Bar crawl The harbour is dotted with cafés and bars but if it’s late and you want to go somewhere special check out Chez Tao. It’s an exclusive hangout for the rich and famous with views of the sea to kill for.
Kylie was spotted here this year and there have also been whispers that Brad Pitt too has made an appearance (this information comes from the same people who say that Mr Columbus was born here so it should be taken with a pinch of salt).
There is a live band and the bar opens at 10.30 in the evening and closes when the last client leaves – normally at about 6 in the morning. Expect to pay £10 for a glass of wine.
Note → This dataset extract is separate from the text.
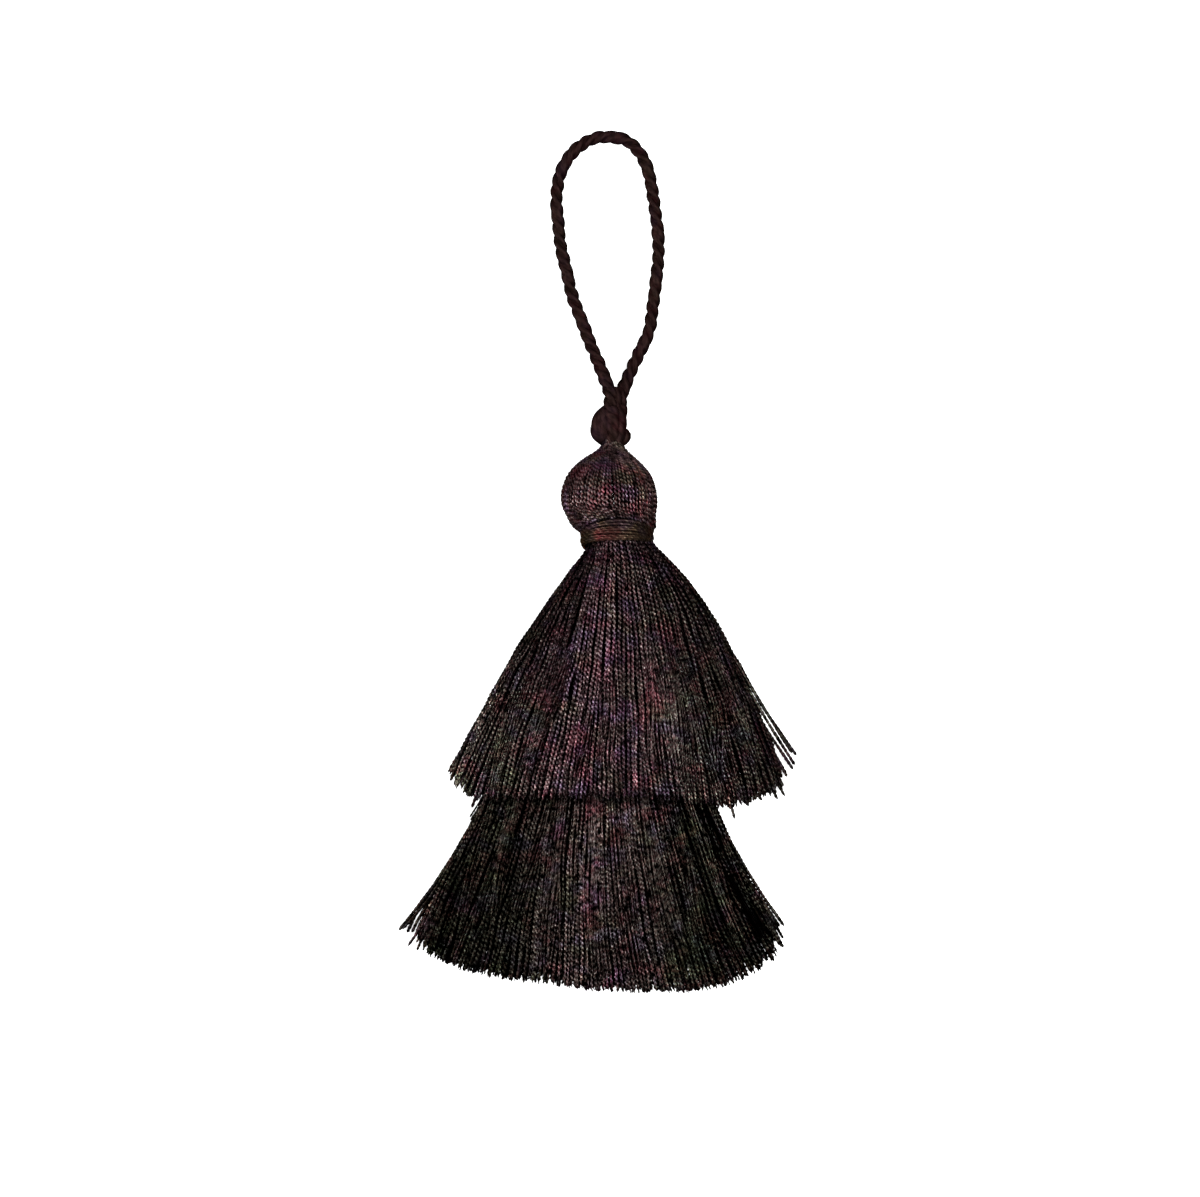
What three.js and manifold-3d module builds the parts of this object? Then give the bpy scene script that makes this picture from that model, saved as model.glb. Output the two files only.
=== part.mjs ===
// A silky tassel in two tiers under a round head, with a bound neck, a knot and a twisted cord loop,
// lying on its back on a table. Millimetres: +X to its right, +Y from the hems to the loop, +Z up.
// Every table below is measured from the middle of the neck, at table height: across is X, along is Y
// and height is Z. The finished group is moved so that the origin lies under the middle of the
// tassel's body, loop left out.
import * as THREE from "three";
import { mergeVertices } from "three/addons/utils/BufferGeometryUtils.js";
import Module from "manifold-3d";

const wasm = await Module();
wasm.setup();

// Driving dimensions
const SEAT_GAP = 0.3; // clearance between pieces that touch
const CORD_RADIUS = 0.8; // twisted cord of the loop, over the crests of its three plies
const CORD_LAY = 4.6; // length in which one ply of that cord goes once round
const PLY_DEPTH = 0.09; // from the crests to the creases between plies, as a share of the radius
const LOCK_HALF_THICKNESS = 0.35; // a lock of skirt threads, through the skirt's wall
const LOCK_FILL = 0.84; // width of a lock as a share of the room it has
const STRAY_FILL = 0.5;
const LOCK_LEAST_WIDTH = 0.25;
const LOCK_MOST_WIDTH = 1.35;
const LOCK_CROWN = 0.55; // width of a lock's outer face as a share of its inner face
const LAYER_DEPTH = 1.05; // from the outer locks to those that show between them
const PACKED_COVER = 0.06; // of the solid top of a skirt over the roots of its locks
const HEAD_RIBS = 28;
const RIB_DEPTH = 0.13;
const NECK_RADIUS = 4.1;
const NECK_HEIGHT = 6.1; // of the neck's middle over the table
const WRAP_THICKNESS = 0.55; // thread wound round the neck
const WRAP_CREASE = 0.17;
const WRAPS = 6;

// The band round the neck: its front is pushed towards the head, and it is pinched at its sides.
const BAND = { along: 1.25, sideHeight: 1.75, frontHeight: 2.9, lean: 1.25 };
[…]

A week’s stay in Corsica for summer 2005 starts from £474 per person based on two people sharing. The price includes return flight from Gatwick to Calvi, transfers, 3* hotel and breakfast.
Another option (for groups of five people)is to look at hiring a cottage. For £295 per person you get a self-catering cottage in Cargèse, flights from Heathrow to Ajaccio and car hire.
Contact Crystal France on 0870 888 0233, call 0870 240 7545 for a brochure or visit www.crystalholidays.co.uk
Travel facts Costs: Corsica is a lovely location, but it’s expensive. Even with the pound strong against the euro many visitors will find themselves inhaling sharply as they open up their wallets. A good general guide is to think: London prices plus one Euro.
Eating out: The best restaurants get booked-up. If you want a table with a view and you are travelling peak season it would be advisable to book a table before you travel. L’abri Cotier: www.abri-cotier-calvi.com ;tel:0033 4 95 65 12 76. Stella Mare: Tel: 00 33 4 95 60 05 76
Tourist information: There is an office in the centre of town, just off the high street. Visit the website at http://www.visit-corsica.com or email email@example.com for specific queries.
Language: In the tourist areas most people will speak French and English, but if you venture further a field you will find the locals will only speak French.
Mobile: Phones work well in the costal towns but the signal fades in the mountains.
Reading up: The Lonely Planet is strong on history but the Rough Guide has more pages dedicated to Calvi.
Cash points: Yes, 3 on the high street.